En route to Pueblo, Goodnight had discovered the trail of two cattle thieves associated with the notorious Coe gang and alerted Colorado Vigilance committee upon his arrival in Pueblo. His alarm allowed them to quickly capture the rustlers and they were placed in the Pueblo Jail. However, the unfortunate souls were taken from the jail in the night and hanged from a telegraph pole outside the Drover hotel in which the newlyweds were staying. Goodnight first tried to keep the lynching from his new wife Molly, but was unable to do so.
“The bride accused Goodnight of associating with Yankees and ruffians and demanded to be taken back to Texas,” wrote Taylor.
In Goodnight’s own account in letters, he recalled he and his wife’s exchange.
“I understand they hanged them to a telegraph pole,” she exclaimed in her distress.
“Having been married such a short while and not accustomed to making excuses, I hardly knew how to reply, but finally stammered out in very abashed manner: “Well, I don’t think it hurt the telegraph pole.”
Goodnight agreed to return his new wife to civilized Texas, allowing she would rest a few days. But the growing and developing town in the meantime offered the promise of becoming civilized itself — and she soon forgot about going back.
Pueblo, with about 600 residents in 1870, found Charles and Molly Goodnight as good neighbors. Goodnight, intent on improving his herd, imported shorthorn bulls to the range of the plains. He also started extensive farming operations, growing corn to fatten cattle and planted several thousand apple trees. Additionally, he built irrigation ditches, and tried to improve the streambed to protect his trees and increase his land holdings.
He took an active interest in the business community as well, giving $1,000 to found an educational institution and requiring it to be independent of all sects and religious creeds. His wife was instrumental in the founding of the Methodist Episcopal Church ­in Pueblo — the first of its denomination in southern Colorado.
“Money was a costly matter to borrow. Goodnight was paying one and a half to two percent per month. He joined others in 1873 in organizing the Stock Growers’ Bank, which advertised six percent on three month deposits, and eight percent on 12 months,” noted Taylor.
“Goodnight owned and operated the opera house and many business properties in Pueblo, but when the panic hit, it just about wiped him out. (He) turned again to the cattle ranges to regain his panic losses and formed a partnership with John W. Prowers, the lower Arkansas valley stockman who was the father of Lamar and Prowers County. Prowers & Goodnight started a meat packing business at Las Animas, which in the early seventies was the end of the Santa Fe Railroad. Goodnight's aim was to improve the quality of the range cattle by using better bulls; by slaughtering inferior stock and sending it to eastern markets.”

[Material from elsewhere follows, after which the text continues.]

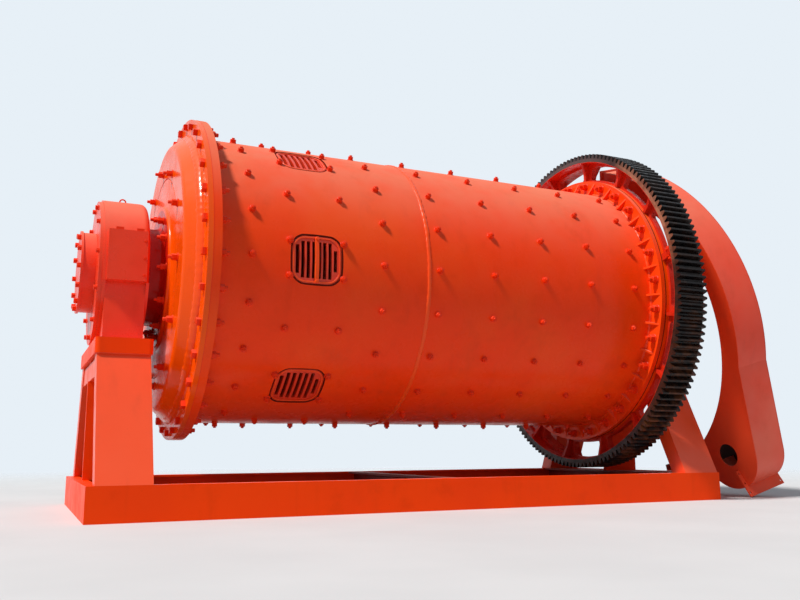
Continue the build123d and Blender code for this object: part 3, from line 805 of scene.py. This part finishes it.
def add_trunnion(hand, outward):
    """The turned trunnion: a flange let into the head, a low hub with round edges, a plain neck."""
    mesh = bmesh.new()
    head_face = face(f"{hand}_head", outward)
    housing_face = face(f"{hand}_lower_housing", -outward)
    neck_length = abs(housing_face - head_face) - neck_clearance
    journal_length = abs(face(f"{hand}_trunnion", outward) - head_face)
    chamfer = 0.0015
    rings = [
        (spigot_radius, -spigot_depth),
        (spigot_radius, -trunnion_flange_depth),
        (trunnion_flange_radius, -trunnion_flange_depth),
        (trunnion_flange_radius, -chamfer),
        (trunnion_flange_radius - chamfer, 0.0),
        (hub_radius + 0.014, 0.0),
        (hub_radius + 0.004, 0.004),
        (hub_radius, 0.009),
        (hub_radius - 0.002, 0.0145),
        (hub_radius - 0.007, 0.0185),
        (hub_radius - 0.014, hub_rise),
        (neck_radius + 0.038, hub_rise),
        (neck_radius + 0.016, 0.026),
        (neck_radius + 0.004, 0.04),
        (neck_radius, 0.06),
        (neck_radius, neck_length),
        (journal_radius, neck_length),
        (journal_radius, journal_length),
    ]
    stack(mesh, end_place(head_face, 0, 0, outward), 160, rings)
    made = piece(f"{hand}_turned_trunnion", mesh, "drum", trunnion_enamel)
    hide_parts(f"{hand}_trunnion")


def add_trunnion_studs(hand, outward):
    """A ring of studs on a head's face, and another on the trunnion's hub."""
    mesh = bmesh.new()
    head_face = face(f"{hand}_head", outward)
    head_ring, hub_ring = (0.808, 0.0), (0.45, hub_rise)
    for angle in even_angles(12, first=-0.5):
        for radius, rise in (head_ring, hub_ring):
            place = end_place(head_face + outward * rise, angle, radius, outward)
            fastener(mesh, place, (0.03, 0.006), (0.04, 0.038), (0.012, 0.024))
    piece(f"{hand}_trunnion_studs", mesh, "drum", bolt_enamel)


# Bolts and welds of the bearings and the base

def add_cover_bolts(hand, outward):
    """Bolts round the cover ring and round the end cap's plate."""
    mesh = bmesh.new()
    ring_face = face(f"{hand}_cover_ring", outward)
    cap_face = face(f"{hand}_end_cap", outward)
    ring_margin, cap_margin = 0.041, 0.034
    for angle in even_angles(12, first=8):
        place = end_place(ring_face, angle, cover_radius - ring_margin, outward)
        fastener(mesh, place, (0.02, 0.004), (0.03, 0.02))
    for angle in even_angles(12):
        place = end_place(cap_face, angle, end_cap_radius - cap_margin, outward)
        nut(mesh, place, 0.034, 0.024, turn=any_turn())
    piece(f"{hand}_cover_bolts", mesh, "base", bolt_enamel)


def add_housing_fittings(hand):
    """The lifting eye, the pads' small lugs and the bolts of a bearing housing."""
    mesh = bmesh.new()
    start, end = low(f"{hand}_upper_housing"), high(f"{hand}_upper_housing")
    middle = (start.x + end.x) / 2
    upwards = (0, 0, 1)
    eye_height, eye_radius, eye_wire = 0.022, 0.021, 0.0055
    crown = Vector((middle, 0, end.z))
    collar = [(0.02, -0.004), (0.02, 0.004), (0.01, 0.007), (0.008, 0.012)]
    stack(mesh, plain_place(crown, upwards, along_drum), 16, collar)
    eye(mesh, crown + Vector((0, 0, eye_height)), eye_radius, eye_wire)
    pad_top, lug_inset, bolt_offset = axis_height + 0.21, 0.014, 0.112
    for side in (-1, 1):
        for offset in (-0.06, 0.075):
            foot = (middle + offset, side * (end.y - lug_inset), pad_top)
            lug(mesh, plain_place(foot, upwards, along_drum), 0.05, 0.018, 0.02)
        for height in (-0.1, 0.02, 0.14):
            foot = (middle + bolt_offset, side * end.y, axis_height + height)
            nut(mesh, plain_place(foot, (0, side, 0), along_drum), 0.018, 0.012)
    piece(f"{hand}_housing_fittings", mesh, "base", bolt_enamel)


def add_pedestal_welds():
    """Fillets on the legs' outer sides, under the cap blocks."""
    mesh = bmesh.new()
    leg_depth = 0.15
    for hand in ("left", "right"):
        for side, leg in ((-1, "near"), (1, "far")):
            start, end = low(f"{hand}_{leg}_leg"), high(f"{hand}_{leg}_leg")
            outer = (abs(start.y) if side > 0 else abs(end.y)) + leg_depth
            first, last = (start.x, side * outer, end.z), (end.x, side * outer, end.z)
            straight_bead(mesh, first, last, (0, side, -1), 0.014, 0.006)
    piece("pedestal_weld_beads", mesh, "base", leg_enamel, smooth_below=60)


add_liner_bolts()
add_flange_bolts()
add_gear_bolts()
add_drum_welds()
add_joint_lines()
add_window_edges()
add_clamp_bar()
add_split_bolts()
for side_name, side_sign in (("left", -1), ("right", 1)):
    add_trunnion(side_name, side_sign)
    add_trunnion_studs(side_name, side_sign)
    add_cover_bolts(side_name, side_sign)
    add_housing_fittings(side_name)
add_pedestal_welds()


# Camera, floor and light

# The camera's place, its turn from +Y towards +X, its pitch up, its roll and its lens
camera_place = Vector((-2.8526, -6.3492, 0.4362))
camera_yaw = math.radians(24.48)
camera_pitch = math.radians(10.03)
camera_roll = math.radians(-0.29)
camera_lens = 37.49

sun_direction = Vector((0.56, 0.16, -0.8))
sun_energy = 3.85
sun_width = math.radians(8)
sun_colour = (1.0, 0.97, 0.92)

# The surround as it lights the mill, and as it is seen or mirrored: colour and strength
surround_light = ((0.86, 0.93, 1.0, 1), 0.26)
surround_look = ((0.80, 0.87, 0.93, 1), 1.0)


def add_camera():
    """The camera at the photograph's place, turned by yaw, pitch and roll."""
    forward = Vector((
        math.sin(camera_yaw) * math.cos(camera_pitch),
        math.cos(camera_yaw) * math.cos(camera_pitch),
        math.sin(camera_pitch),
    ))
    level = Vector((math.cos(camera_yaw), -math.sin(camera_yaw), 0))
    up = level.cross(forward)
    right = level * math.cos(camera_roll) + up * math.sin(camera_roll)
    up = up * math.cos(camera_roll) - level * math.sin(camera_roll)
    data = bpy.data.cameras.new("camera")
    data.lens = camera_lens
    data.sensor_width = 36
    data.clip_end = 200
    made = bpy.data.objects.new("camera", data)
    made.matrix_world = axes_matrix(right, up, -forward, camera_place)
    bpy.context.scene.collection.objects.link(made)
    bpy.context.scene.camera = made


def add_floor():
    """A wide disc at the height that the mill stands on."""
    mesh = bmesh.new()
    bmesh.ops.create_circle(mesh, cap_ends=True, segments=96, radius=14)
    data = bpy.data.meshes.new("floor")
    mesh.to_mesh(data)
    mesh.free()
    data.materials.append(floor_finish("floor_finish"))
    made = bpy.data.objects.new("floor", data)
    made.location = (0, 0, cad_low.z - 0.0005)
    bpy.context.scene.collection.objects.link(made)


def add_sun():
    """A soft high lamp from the left."""
    data = bpy.data.lights.new("key", "SUN")
    data.energy = sun_energy
    data.angle = sun_width
    data.color = sun_colour
    made = bpy.data.objects.new("key", data)
    made.rotation_mode = "QUATERNION"
    made.rotation_quaternion = sun_direction.to_track_quat("-Z", "Y")
    bpy.context.scene.collection.objects.link(made)


def add_surround():
    """An even pale surround, dimmer where it only lights the mill."""
    world = bpy.data.worlds.new("surround")
    bpy.context.scene.world = world
    world.use_nodes = True
    tree = world.node_tree
    tree.nodes.clear()
    path = tree.nodes.new("ShaderNodeLightPath")
    seen = path.outputs["Is Camera Ray"]
    for ray in ("Is Glossy Ray", "Is Transmission Ray"):
        either = tree.nodes.new("ShaderNodeMath")
        either.operation = "MAXIMUM"
        tree.links.new(seen, either.inputs[0])
        tree.links.new(path.outputs[ray], either.inputs[1])
        seen = either.outputs["Value"]
    blend = tree.nodes.new("ShaderNodeMixShader")
    tree.links.new(seen, blend.inputs[0])
    for place, (colour, strength) in ((1, surround_light), (2, surround_look)):
        shade = tree.nodes.new("ShaderNodeBackground")
        shade.inputs["Color"].default_value = colour
        shade.inputs["Strength"].default_value = strength
        tree.links.new(shade.outputs[0], blend.inputs[place])
    output = tree.nodes.new("ShaderNodeOutputWorld")
    tree.links.new(blend.outputs[0], output.inputs["Surface"])


add_camera()
add_floor()
add_sun()
add_surround()
bpy.context.scene.view_settings.view_transform = "Standard"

But he became discouraged by the slow financial recuperation process and the increasingly crowded southern Colorado range. He decided once again to relocate. This time back to Texas and the Palo Duro area he knew as a Texas Ranger and scout.
“In the fall of 1875, he took was left of his Colorado outfit and herded it past Two Buttes to the Cimarron, past the ruins of Robber’s Roost and down the Canadian River… Goodnights established their home ranch, 100 miles from their nearest neighbor, 250 miles from Las Animas were supplies were packed,” wrote Taylor.
Using his land near Pueblo as security, he borrowed $30,000 from George W. Clayton. He paid 18 percent interest per year and eventually befriended Clayton’s agent, John Adair, who had a large estate in Ireland but wanted to get into the cattle business. Adair and the Goodnights formed partnership, which became widely known as the JA Brand.
With Adair’s money and Goodnight’s know-how, the operation flourished and had nearly a quarter million acres under fence by Adair’s death in 1885.
The JA has survived, and today is still run by descendants of the Adair family. Today, it has 1,335,000 acres of land and 100,000 cattle on range, and includes operations in six Texas counties, and a ranch near Larkspur, Colorado.
Two years later, Goodnight dissolved the arrangement and moved to a smaller spread of 140,000 acres with 20,000 head of cattle in nearby Goodnight, Texas, his namesake.
In later years he dabbled with breeding experiments designed to produce better beef cattle ... as well as the ill-fated “Cattalo.”
“The latter resulted when his buffalo bull ‘Old Sikes’ became enamored with longhorn cows,” wrote Mike Flanigan of the Denver Post in a 1986 article.
In addition to all these accomplishments, he is credited with the inverntion of the Chuck Wagon, when he converted an old military Studebaker wagon during his early trail days, by building shelves and compartments on the wagon to make cooking on the trail easier.
He invested (with little or no success) in mining operations in Mexico, and once even tried his hand at producing a movie to show how he remembered the West. Shown only at a cattleman’s convention and at a dinner in New York, the flick never caught on with the viewing public because of its decided lack of gunfights, and the Indians portrayed were as likely to be friends as they were to be hostile.
His first wife, Mary Ann or “Molly,” as she was known, died in 1926.
After her death, a sick and despondent Charlie Goodnight was nursed backed to health by a 26-year-old nurse and telegraph operator from Butte, Montana, that he first came in contact with because of their shared surname.
In March of 1927, right after Charlie turned 91, the two un-related Goodnights, Charlie and the very young Corrine, married. Charlie died of a heart attack two years later in Tucson, Arizona, after selling and delivering Buffalo roasts to butcher shops in Phoenix, on Dec. 12, 1929.
Years later, Ralph C. Taylor captured the sentiment of the moment.
“The great, driving spirit of the old cowman had gone on, but the civilization he had blazed in Texas, New Mexico, and Colorado has remained. The cowboys, with tears streaming down their leathery cheeks, laid his body under the verdant grass on the edge of Palo Duro Canyon. It was the end of a long and famous trail — the Goodnight trail.”